In London, the Markit iTraxx Europe Index of 125 companies with investment-grade ratings decreased 4.2 to 165.9.
Both indexes typically fall as investor confidence improves and rise as it deteriorates. Credit-default swaps pay the buyer face value if a borrower fails to meet its obligations, less the value of the defaulted debt. A basis point equals $1,000 annually on a contract protecting $10 million of debt.
The Standard & Poor’s/LSTA U.S. Leveraged Loan 100 Index rose 0.27 cent last week to 93.19 cents on the dollar, the highest since May 17. The measure, which tracks the 100 largest dollar-denominated first-lien leveraged loans, has climbed from 91.8 on June 5, the lowest since Jan. 6.
Leveraged loans and high-yield bonds are graded below Baa3 by Moody’s Investors Service and lower than BBB- at S&P.
In emerging markets, relative yields narrowed 7.7 basis points to 374.2 basis points, according to JPMorgan’s EMBI Global index. The benchmark has averaged 377.5 this year.
Sales of corporate bonds worldwide declined 10.9 percent last week to $60.1 billion from $67.4 billion in the period ended June 22, Bloomberg data show. For the first half of the year, issuance fell to $1.93 trillion from $1.99 trillion in the corresponding period of 2011, Bloomberg data show.
JPMorgan managed $42.4 billion of offerings last quarter, excluding self-led transactions, a 38 percent decline from $68.5 billion in the three months ended March 31, Bloomberg data show. That compares with a 47 percent drop at Bank of America, which underwrote $29.3 billion in the April-through-June period.
“One of the ways you can grow is by taking share from others, and the investment bank is probably a place where JPMorgan is doing this,” Shannon Stemm, an analyst with Edward Jones & Co. in St. Louis, said in a telephone interview. “We’re by no means in a strong capital markets environment, but to the extent that the economy continues to recover, this segment is a revenue generator, so I think there’s a lot of push to grow.”
John Yiannacopoulos, a spokesman at Bank of America, and Mark Costiglio of Citigroup declined to comment on underwriting market share.
Investors are pressing leaders in the 17-nation euro region to contain a sovereign-debt crisis that’s threatening a contagion across the financial system such as the one that followed the failure of Lehman Brothers Holdings Inc. in 2008.
Following a summit last week in Brussels, policy makers dropped requirements that taxpayers get preferred-creditor status on aid to Spain’s banks, opening the way to recapitalize lenders directly. Euro chiefs said they’re determined to “break the vicious circle between banks and sovereigns” that began in Greece in 2009.
While sales of dollar-denominated company debt declined 42 percent in the second quarter from the three months ended in March, euro issuance dropped 54 percent as the region’s faltering economy dissuaded borrowers from tapping debt markets. The European Central Bank has forecast a 0.1 percent contraction in the euro-area economy for 2012.

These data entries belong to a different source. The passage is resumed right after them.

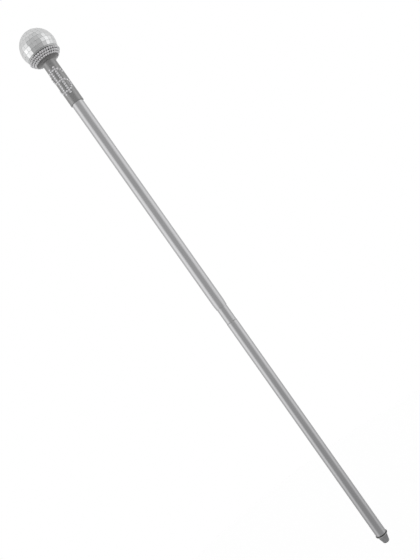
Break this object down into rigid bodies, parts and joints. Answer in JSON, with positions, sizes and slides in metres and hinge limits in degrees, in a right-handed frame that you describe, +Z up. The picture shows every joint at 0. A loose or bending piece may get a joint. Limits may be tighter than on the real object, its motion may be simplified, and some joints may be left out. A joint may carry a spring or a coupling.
{
  "type": "show cane",
  "caption": "Stage magician's show cane with a mirror-ball head, rhinestone collar and motif, grey handle and a silver shaft that unscrews in the middle.",
  "frame": {"origin": "centre of the flat foot of the tip, on the cane's axis", "axes": "+Z up the shaft to the mirror ball; -Y is the side that carries the rhinestone motif; +X is to the right of a person who looks at the motif with the ball up"},
  "size_m": [0.0607, 0.0607, 0.9969],
  "materials": {
    "mirror_glass": "bright silvered mirror, cut into small flat tiles",
    "rhinestone": "foil-backed faceted acrylic, very bright",
    "handle_plastic": "satin mid grey, moulded",
    "core_plastic": "plain moulded, hidden under the tiles",
    "brass_insert": "turned and threaded",
    "inner_aluminium": "turned, hidden in the tube",
    "screw_steel": "zinc plated",
    "tube_silver": "satin silver, lightly lacquered",
    "sleeve_silver": "satin silver",
    "washer_rubber": "dull mid grey",
    "tip_plastic": "plain moulded",
    "ring_metal": "satin silver",
    "foot_rubber": "dull mid grey"
  },
  "bodies": {
    "head": {"handle": "handle_plastic", "core_upper": "core_plastic", "core_lower": "core_plastic", "ball_insert": "brass_insert", "fixing_screw": "screw_steel", "screw_washer": "screw_steel", "pole_mirror": "mirror_glass", "mirror_row_01": "mirror_glass", "mirror_row_02": "mirror_glass", "mirror_row_03": "mirror_glass", "mirror_row_04": "mirror_glass", "mirror_row_05": "mirror_glass", "mirror_row_06": "mirror_glass", "mirror_row_07": "mirror_glass", "mirror_row_08": "mirror_glass", "mirror_row_09": "mirror_glass", "mirror_row_10": "mirror_glass", "mirror_row_11": "mirror_glass", "mirror_row_12": "mirror_glass", "collar_stones_upper": "rhinestone", "collar_stones_middle": "rhinestone", "collar_stones_lower": "rhinestone", "motif_bar_left": "rhinestone", "motif_bar_right": "rhinestone", "motif_curve": "rhinestone"},
    "upper_shaft": {"upper_tube": "tube_silver", "coupling_sleeve": "sleeve_silver", "thread_bush": "brass_insert"},
    "joint_ring": {"joint_washer": "washer_rubber"},
    "lower_shaft": {"lower_tube": "tube_silver", "coupling_plug": "inner_aluminium", "coupling_stud": "screw_steel", "tip_plug": "tip_plastic", "tip_ring": "ring_metal", "tip_foot": "foot_rubber"}
  },
  "joints": [
    {"name": "socket_slide", "type": "slide", "parent": "head", "child": "upper_shaft", "axis": [0, 0, -1], "range_m": [0, 0.06]},
    {"name": "ring_slide", "type": "slide", "parent": "upper_shaft", "child": "joint_ring", "axis": [0, 0, -1], "range_m": [0, 0.015]},
    {"name": "shaft_screw", "type": "hinge", "parent": "joint_ring", "child": "lower_shaft", "pos_m": [0, 0, 0.4306], "axis": [0, 0, -1], "range_deg": [0, 1800]}
  ],
  "couplings": [
    {"joint": "ring_slide", "follows": "shaft_screw", "m_per_rad": 0.000477}
  ]
}
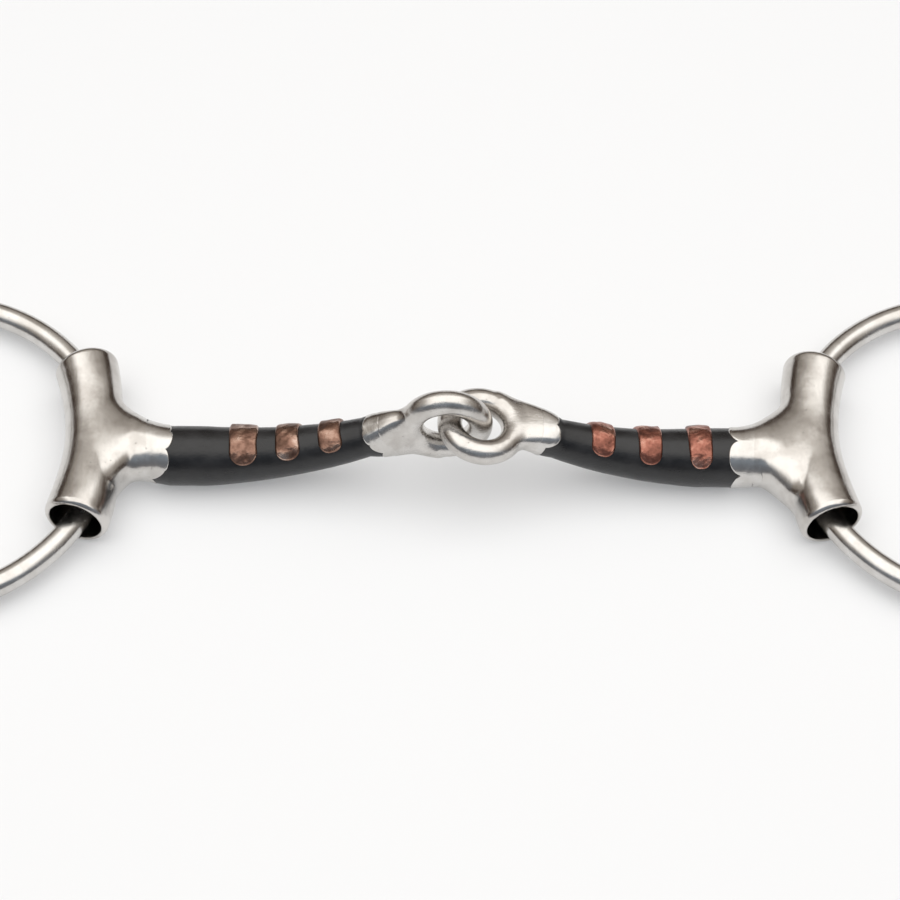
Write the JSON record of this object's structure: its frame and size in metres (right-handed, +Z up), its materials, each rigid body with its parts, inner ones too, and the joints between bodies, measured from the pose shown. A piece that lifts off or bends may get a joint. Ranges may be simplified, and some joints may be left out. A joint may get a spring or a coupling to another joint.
{
  "type": "snaffle bit",
  "caption": "Loose-ring snaffle bit with bent sleeve cheeks, a single-jointed curved mouthpiece in blackened iron and copper inlays.",
  "frame": {"origin": "on the table under the middle of the bit's bounding box", "axes": "+X along the mouthpiece towards the right ring, +Y across it, +Z up from the table"},
  "size_m": [0.2814, 0.0768, 0.0253],
  "materials": {
    "ring_steel": "drawn stainless wire, hand polished",
    "cheek_steel": "cast stainless, polished, with soft streaks",
    "weld_metal": "stainless filler, ground and polished",
    "sweet_iron": "blackened sweet iron, satin",
    "copper": "copper, worn and oxidised"
  },
  "bodies": {
    "left_half": {"left_sleeve": "cheek_steel", "left_sleeve_weld": "weld_metal", "left_cannon": "sweet_iron", "left_outer_inlay": "copper", "left_middle_inlay": "copper", "left_inner_inlay": "copper", "left_eye_weld": "weld_metal", "left_eye": "cheek_steel"},
    "right_half": {"right_sleeve": "cheek_steel", "right_sleeve_weld": "weld_metal", "right_cannon": "sweet_iron", "right_outer_inlay": "copper", "right_middle_inlay": "copper", "right_inner_inlay": "copper", "right_eye_weld": "weld_metal", "right_eye": "cheek_steel"},
    "left_ring": {"left_ring": "ring_steel"},
    "right_ring": {"right_ring": "ring_steel"}
  },
  "joints": [
    {"name": "mouthpiece_fold", "type": "hinge", "parent": "left_half", "child": "right_half", "pos_m": [-0.00114, -0.003, 0.01655], "axis": [0, 1, 0], "range_deg": [-80, 95]},
    {"name": "left_ring_swing", "type": "hinge", "parent": "left_half", "child": "left_ring", "pos_m": [-0.06875, 0, 0.00648], "axis": [0, 1, 0], "range_deg": [-10, 50]},
    {"name": "right_ring_swing", "type": "hinge", "parent": "right_half", "child": "right_ring", "pos_m": [0.06875, 0, 0.00648], "axis": [0, -1, 0], "range_deg": [-10, 50]}
  ]
}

Citigroup strategists led by Jason Shoup revised their issuance estimate for investment-grade debt to $827 billion in 2012, including $462 billion from non-financial companies, according to a June 29 report. That’s down from a January estimate of $855 billion with $490 billion from non-financials.
“For some credits, it’s currently easier to do a deal in the U.S. than in Europe,” said Chris Whitman, head of global risk syndicate at Deutsche Bank AG, which ranks fourth in global underwriting with a 5.2 percent share, down from 5.9 percent in 2011 and coming in third. “The U.S. benefits from a bigger and deeper credit market.”
Investors added $57 billion to U.S. fixed-income mutual funds in the second quarter, compared with $2.3 billion of outflows from European funds, according EPFR Global data.
“The U.S. market has been the most consistently liquid market,” Huw Richards, co-head of investment-grade finance at JPMorgan in New York, said in a telephone interview. “There’s no doubt that having insight on those investor flows, we’re definitely able to translate that into international borrowers” coming to market to issue dollar-denominated debt.
JPMorgan’s share has increased even as it faces Congressional scrutiny after its London chief investment office built a portfolio of credit derivatives so large it distorted prices and earned trader Bruno Iksil a nickname: the London Whale.
At the start of the year, the group was ordered to reduce its positions and instead executed a series of trades that left the bank with even bigger and harder-to-manage exposures, Dimon told the Senate Banking Committee in Washington last month.
While the losses amount to “a short-term blow to their reputation,” it probably won’t be a meaningful problem in the long run, Richard Staite, a London-based analyst at Atlantic Equities LLP who recommends JPMorgan stock, said in a telephone interview. “Looking across the investment banking landscape, JPMorgan is one of the best placed to pick up market share” as European competitors cut employees, he said.
Rounding out the top 10 underwriters, excluding self-led deals, are Barclays at No. 5; HSBC Holdings Plc. at No. 6; Goldman Sachs Group Inc. at No. 7; Morgan Stanley at No. 8; UBS AG at No. 9; and Credit Suisse Group AG at No. 10 with a 3.3 percent share.